The banter and the sex talk are out in full force, as well. Indeed, too much, as any time the four girls are around a table director/screenwriter Michael Patrick King feels obliged to throw in some stuff that doesn't advance the plot any. The movie is sitcom-paced the whole way through, and while it stays snappy for an impressive hour and fifteen minutes or so, it keeps going for another hour after that. Wonderful fan service, I suppose, and keeping the spirit of the TV show alive, but as far as providing a good time in the movie theater for someone who's more of an admirer of the original series than a diehard fan, it fails. The conflicts for Samantha, Carrie, and Miranda have resolutions that are all obvious the minute they're introduced, and poor Charlotte doesn't even get an arc.
The movie does make a certain degree of a concession to the changed scale by giving the male foils a bit more to do. David Eigenberg, always good on the series as Miranda's long-suffering Steve, stays more sympathetic than Cynthia Nixon does, even though it's he who cheats on her. Chris Noth at first seems a little uncertain as to how to create a full-blooded human out of the once-ephemeral Mr. Big, but his concerns about his marriage to Carrie play as the only three-dimensional conflict in the film. Unfortunately, he disappears for nearly two hours. Jennifer Hudson's personal assistant character serves absolutely no function whatsoever other than to needlessly extend the picture another fifteen or minutes or so -- and saddling Hudson with an underwritten part that amounts to a kid-sister impression of Sarah Jessica Parker is a waste of her talents.

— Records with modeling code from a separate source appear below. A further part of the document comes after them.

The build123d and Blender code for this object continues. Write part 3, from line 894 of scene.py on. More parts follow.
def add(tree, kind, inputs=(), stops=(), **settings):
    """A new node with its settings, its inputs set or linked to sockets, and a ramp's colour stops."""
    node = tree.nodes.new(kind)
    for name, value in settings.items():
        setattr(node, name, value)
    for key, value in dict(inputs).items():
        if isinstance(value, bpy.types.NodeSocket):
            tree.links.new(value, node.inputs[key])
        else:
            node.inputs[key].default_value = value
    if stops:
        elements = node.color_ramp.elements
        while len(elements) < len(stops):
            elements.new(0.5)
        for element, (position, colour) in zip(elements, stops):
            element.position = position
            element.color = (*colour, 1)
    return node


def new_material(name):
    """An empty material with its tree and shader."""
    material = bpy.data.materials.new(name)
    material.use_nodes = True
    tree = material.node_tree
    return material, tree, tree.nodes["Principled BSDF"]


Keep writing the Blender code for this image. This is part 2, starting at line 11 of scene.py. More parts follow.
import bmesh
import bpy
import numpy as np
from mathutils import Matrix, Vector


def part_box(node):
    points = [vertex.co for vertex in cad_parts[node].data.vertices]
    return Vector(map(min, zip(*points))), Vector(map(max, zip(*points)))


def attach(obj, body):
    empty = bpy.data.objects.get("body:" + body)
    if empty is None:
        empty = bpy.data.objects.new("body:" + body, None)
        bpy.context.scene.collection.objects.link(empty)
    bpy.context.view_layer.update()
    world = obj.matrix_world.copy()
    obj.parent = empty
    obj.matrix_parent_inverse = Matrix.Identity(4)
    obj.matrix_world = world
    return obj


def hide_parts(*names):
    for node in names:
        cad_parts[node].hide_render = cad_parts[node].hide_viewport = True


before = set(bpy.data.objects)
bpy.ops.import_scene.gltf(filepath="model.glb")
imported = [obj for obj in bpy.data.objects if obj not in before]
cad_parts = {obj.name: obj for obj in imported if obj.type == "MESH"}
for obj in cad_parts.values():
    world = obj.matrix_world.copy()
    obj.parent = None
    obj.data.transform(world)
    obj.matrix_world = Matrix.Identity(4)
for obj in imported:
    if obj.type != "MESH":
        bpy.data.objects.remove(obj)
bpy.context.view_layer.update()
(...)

The "movie" feels for all the world like a straight-to-DVD release of five episodes. That's how it should have come out, but that would have deprived the "Sex" machine from charging their fans once to see the film in the theater and then again for the home release. Rather than packaging that home video version as a single film, they ought to just go ahead and chop it up into episodes, using deleted footage to make the lengths uniform. They could even add them right into the syndication cycle! Only then would this "movie" really play as the true successor to the TV series and not a massive craven cash grab.